In 1450 the Incas reached this place, a 2,440 meter-high ridge in the Andes range, with a goal in mind: to build a state for their emperor Pachacutec. They had "the perfect site", Wright notes, but one whose suitability must have been only obvious to an experienced engineer. The slopes were very steep and sheer. How could the buildings be prevented from sliding downhill in the middle of heavy rains? How would drinking water be made accessible? And from what source would the water come?"

Wright's research obviously revealed that they must have carefully planned the city before building it. First, engineers had to determine the spring's exact location and whether it would supply the population's needs beforehand. Wright's team found that the fountain, on the steep slope of a mountain to the north of Machu Picchu, is fed by a 16.3-hectare tributary drainage basin. After conducting an inflow-outflow evaluation, the team also concluded that the spring draws on drainage from a much larger hydro-geologic basin.

The Incas enhanced the spring's yield by building a spring collection system on the hillside. The system consists of a stone wall about 14.6 meters long and up to 1.4 meters high. Water from the spring seeps through the wall into a rectangular stone trench about 0.8 meters wide. Water from a secondary spring enters the channel about 80 meters west of the primary spring. The Inca also built a 1.5 to 2.0 meter-wide terrace to allow easy access for operating and maintenance work.
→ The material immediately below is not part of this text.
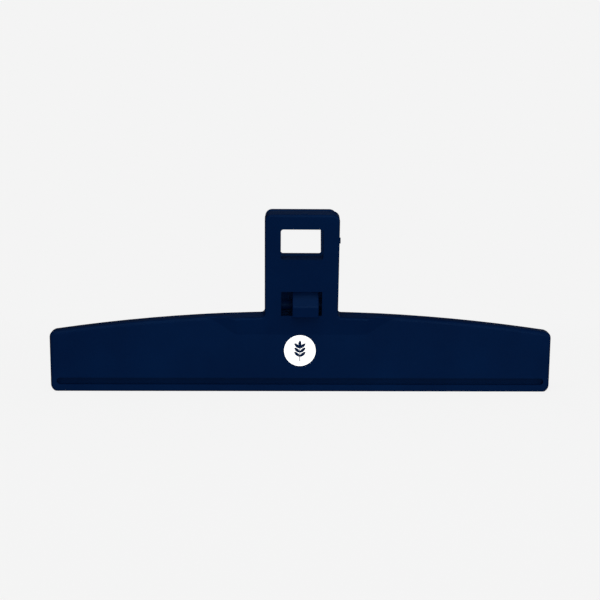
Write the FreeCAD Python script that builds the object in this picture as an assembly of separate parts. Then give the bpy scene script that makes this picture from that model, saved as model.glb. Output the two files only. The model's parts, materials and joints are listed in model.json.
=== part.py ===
"""Bag clip: two moulded halves that rock on a fulcrum bar and are pinched shut by a C-shaped band spring.

Millimetres. X runs along the jaws, Z up along the thumb levers, and the front half faces -Y. The origin is
the middle of the bottom edges of the two lips, on which the clip stands. The two halves mirror each other in
the plane Y = 0, so every shared shape is made for the front half and mirrored for the back half.
"""

import math
import os

import FreeCAD
import Part

V = FreeCAD.Vector

# jaws
JAW_LENGTH = 203.2
JAW_HEIGHT_MID = 31.9
JAW_HEIGHT_END = 24.4
JAW_LEAN = 5.5  # degrees that the outer face leans out from the lip upwards
JAW_DEPTH = 6.0  # of the block that the skirt, land and ribs are cut from
JAW_TOP_CORNER = 2.6
JAW_BOTTOM_CORNER = 3.2
LIP_HALF_THICKNESS = 3.2
LIP_GAP = 0.1  # between the two closed lips
LAND_HEIGHT = 7.0  # of the solid lip that grips the bag

# levers
LEVER_WIDTH = 29.5
LEVER_TOP = 72.2
LEVER_LEAN = 16.0
LEVER_DEPTH = 5.6
LEVER_CORNER = 2.9
ARMPIT = 1.6
CREASE_HEIGHT = 23.6  # where the jaw bends into the lever
SHOULDER_FLAT = 26.5  # half-width of the bend
SHOULDER_END = 38.0  # where the bend has faded out along the jaw's top edge
SHOULDER_DROP = 1.15  # of the outer top edge beside the lever, below the jaw's own arch
THROAT = 1.0  # from the middle plane to the jaw's inner rim at the crease

# walls
WALL = 2.0
SKIRT = 1.8
RIB = 1.2
RIB_COUNT = 5  # on each side of the lever
JAW_ROUND = 1.6  # of the outer edges
LEVER_ROUND = 0.9

# hanging hole
HOLE_WIDTH = 16.8
HOLE_BOTTOM = 54.4
HOLE_TOP = 66.5
HOLE_CORNER = 1.0
COLLAR = 1.5
COLLAR_DEPTH = 4.8

# spring window
WINDOW_WIDTH = 16.4
WINDOW_BOTTOM = 31.45
WINDOW_TOP = 41.4

# groove and grip
GROOVE_BOTTOM = 2.8
GROOVE_TOP = 5.55
GROOVE_DEPTH = 1.6
GROOVE_END_GAP = 2.55
RIDGE_DEPTH = 0.9
RIDGE_HEIGHT = 1.8
RIDGE_CLEARANCE = 0.35

# fulcrum
FULCRUM_HEIGHT = 35.2
FULCRUM_RADIUS = 2.05
FULCRUM_CLEARANCE = 0.06
CRADLE_INNER = 9.3  # half the gap between the two cradle ribs
CRADLE_THICKNESS = 1.3
CRADLE_REACH = 4.4  # up and down from the fulcrum's axis
GUSSET_INNER = 10.9
GUSSET_THICKNESS = 1.3
GUSSET_BOSS = 3.1

# spring
SPRING_INNER = 8.78
SPRING_THICKNESS = 1.5
SPRING_WIDTH = 10.4
SPRING_OFFSET = 1.6  # along X, as the spring sits a little to one side of the window
SPRING_DROP = 27.0  # degrees that each end reaches below the fulcrum
SPRING_FLAT = 40.0  # degrees above the fulcrum where the band's flat side turns into its round back
SPRING_END_ROUND = 0.6
SPRING_SLOT_CLEARANCE = 0.12  # at each side of the spring in the back half's window
LIP_REACH = 0.5  # of the back window's two lips, inside the spring, past the window's sides
LIP_WIDTH = 1.5
LIP_INNER = 4.4
LIP_OUTER = 5.4

# small marks of the moulding
TOP_GATE = (2.8, 1.4, 0.5)
TOP_GATE_AT = 0.8
SIDE_GATE = (0.4, 1.6, 2.3)
SIDE_GATE_HEIGHT = 61.0

# printed disc
DISC_DIAMETER = 12.8
DISC_THICKNESS = 0.08
DISC_AT = (-0.5, 17.0)
STEM = (0.34, 5.6)
LEAF = (1.25, 3.1)
LEAF_PAIRS = 3
LEAF_PITCH = 1.75
LEAF_SPREAD = 48.0  # degrees from the stem

BIG = 300.0

half_length = JAW_LENGTH / 2
half_lever = LEVER_WIDTH / 2
jaw_tan = math.tan(math.radians(JAW_LEAN))
lever_tan = math.tan(math.radians(LEVER_LEAN))
crease_y = -LIP_HALF_THICKNESS - CREASE_HEIGHT * jaw_tan
jaw_rise = JAW_HEIGHT_MID - JAW_HEIGHT_END
arch_radius = (half_length**2 + jaw_rise**2) / (2 * jaw_rise)
shoulder_radius = arch_radius * math.cos(math.radians(LEVER_LEAN))


def lever_face_y(z):
    """Y of the front lever's outer face at height z."""
    return crease_y - (z - CREASE_HEIGHT) * lever_tan


def box(x0, x1, y0, y1, z0, z1):
    return Part.makeBox(x1 - x0, y1 - y0, z1 - z0, V(x0, y0, z0))


def line(a, b):
    return Part.LineSegment(V(a[0], 0, a[1]), V(b[0], 0, b[1])).toShape()


def arc(a, middle, b):
    return Part.Arc(V(a[0], 0, a[1]), V(middle[0], 0, middle[1]), V(b[0], 0, b[1])).toShape()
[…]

The spring's condition surprised Wright. "The spring works were still intact, still working and yielding water after all these centuries of abandonment."

However, before the city could be built, Inca engineers had to plan how to channel the water from the spring, at an altitude of 2,458 meters, to the proposed site. They decided to build a 749 meter-long channel with a nearly 3 percent gradient. Inside the city walls, the water would be made accessible through a series of 16 fountains, the first of which would be reserved for the emperor. This is how the channel design, says Wright, determined the location of the emperor's residence and the layout or planning of the entire city of Machu Picchu.